La nuez vacía del Parlamento
El Parlamento canario acaba de aprobar, dicen que por unanimidad, que los señores y señoras diputados/as hagan una primera declaración de bienes al acceder a la cámara y una segunda veinte días antes de cesar para ver cómo les ha ido. La reforma, comprenderán, llega en fase avanzada del descrédito de la institución, comida por una ley electoral infumable, que rebaja su grado de representatividad, y unas prácticas de apaga la luz y vámonos. Desde comisiones de investigación que dan grima hasta el rechazo de iniciativas populares a las que ni siquiera se dio entrada, a pesar de llegar avaladas por miles de firmas.

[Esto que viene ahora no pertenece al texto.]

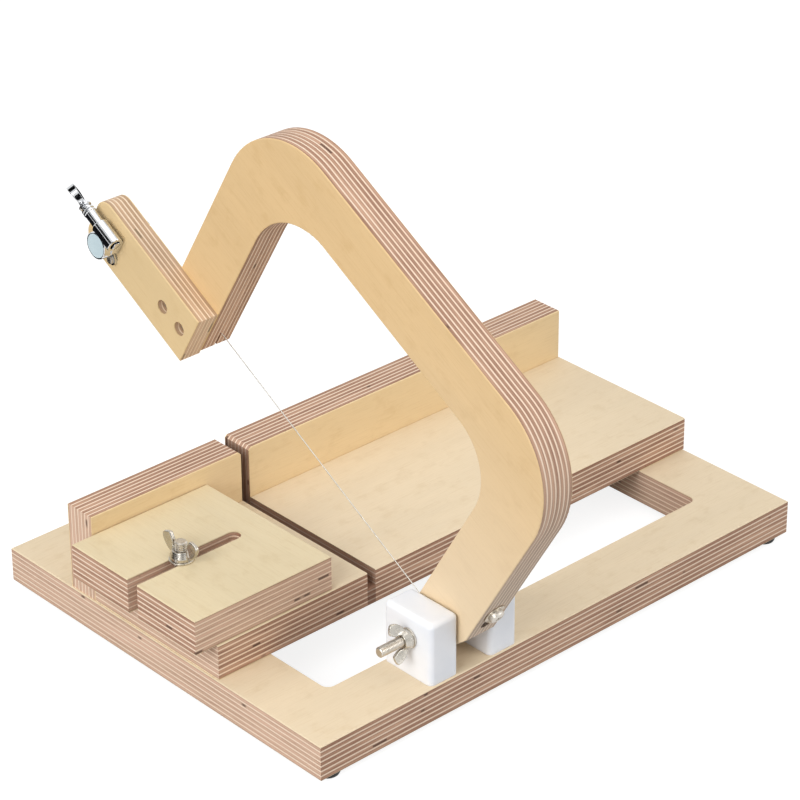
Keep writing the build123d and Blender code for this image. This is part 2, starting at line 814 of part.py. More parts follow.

Si me pongo muy, pero que muy bondadoso, diría que la decisión de declarar los bienes es un avance; siempre y cuando el siguiente paso sea la paralela declaración de males. Me refiero, claro, a los que ha provocado esta casta o (de)generación de políticos que ha puesto las cuentas de la Comunidad dónde están. Si juntamos estas cuentas con los descalabros municipales, por más que diferenciemos escalas, cuantías y grados de poca vergüenza, nos queda la sensación de un ataque general a la gran caja común. Ya dirán los tribunales dónde ha habido delitos, si los hay y los estima, que esa es otra, y dónde clamorosas ineptitudes. Lo que de poco servirá a la ciudadanía ya que en ambos casos tendrá que pagar los desastres. Por vía fiscal o mediante la reducción de las inversiones públicas y el deterioro de los servicios que afectarán tanto a quienes han puesto a esta gente con sus votos como a los que no.

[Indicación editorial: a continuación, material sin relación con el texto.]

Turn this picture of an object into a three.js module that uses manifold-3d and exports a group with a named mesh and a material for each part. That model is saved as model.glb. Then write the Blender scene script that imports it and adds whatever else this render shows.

Según parece, a pesar de que muchos veían venir la bola de nieve ladera abajo, el ineféibol Soria sólo consignó en los presupuestos para imprevistos 3,7 millones de euros, con lo que tienen muy crudo las consejerías del Gobierno llegar a final de mes. El hombre, compréndanlo, estaba demasiado ocupado con sus enredinas judiciales y otras maldades y no se le ocurrió mirar arriba. No percibió el ruido de la avalancha de 500 millones de euros que se venía encima. Y demos gracias al euro porque, de seguir con las pesetas, hubiéramos perdido la cuenta de dígitos.
No sorprende que la solemne decisión parlamentaria de que sus señorías declaren bienes se la tomen a chacota los eternos descontentos, como se decía cuando Él habitaba entre nosotros. Hay quienes se preguntan si tendrán que declarar también esos dinerillos que algunos llevan como suelto en los bolsillos para pagar hoteles, alquileres y lo que haga falta. Y reparan, los muy perversos, en que si el cash de Soria lo nutren los honorarios de su señora, el de Camps para abonar los trajes proviene de la farmacia de la suya. Debe ser consigna del partido para su mejor defensa. Otros dicen que deberían declarar bienes también los familiares y no faltan quienes auguran el auge de las actividades de los testaferros que tendrían a su nombre esos bienes. No los declarados inicialmente, claro, sino los de las resultas una vez agotado el mandato.
Éstos son los sarcasmos más suaves que he escuchado. Reflejan que no es creíble la voluntad de la cámara de ponerle coto a la desvergüenza, aunque la inmensa mayoría de ella no tenga nada que ver con tantos feos asuntos. No es, pues, que no tenga esa voluntad, sino que ya no sirve para nada que la tenga. No se entiende, por ejemplo, que, mientras se parte el culo con la dichosa comisión de menores o para sacar adelante la Policía autonómica, no haya hecho, el Parlamento, el menor intento de debatir la situación de las arcas públicas y demandar explicaciones. Va la cámara por detrás y en la dirección contraria de lo que ocurre. Lo que no es casual ya que este Parlamento no pretende debatir, corregir o enmendar sino ratificar las decisiones del Gobierno. Imponerlas. Carecen sus señorías hasta de la autoestima que debería llevarlas, en aras de su mayor representatividad, a impulsar la reforma electoral que el Gobierno no quiere ni por nada. Le pasa lo que a las nueces, que se secan por dentro hasta vaciarse así que ya me contarán a que viene ahora con esta historia de la declaración de bienes. Esto vale donde hay seriedad, que no es el caso.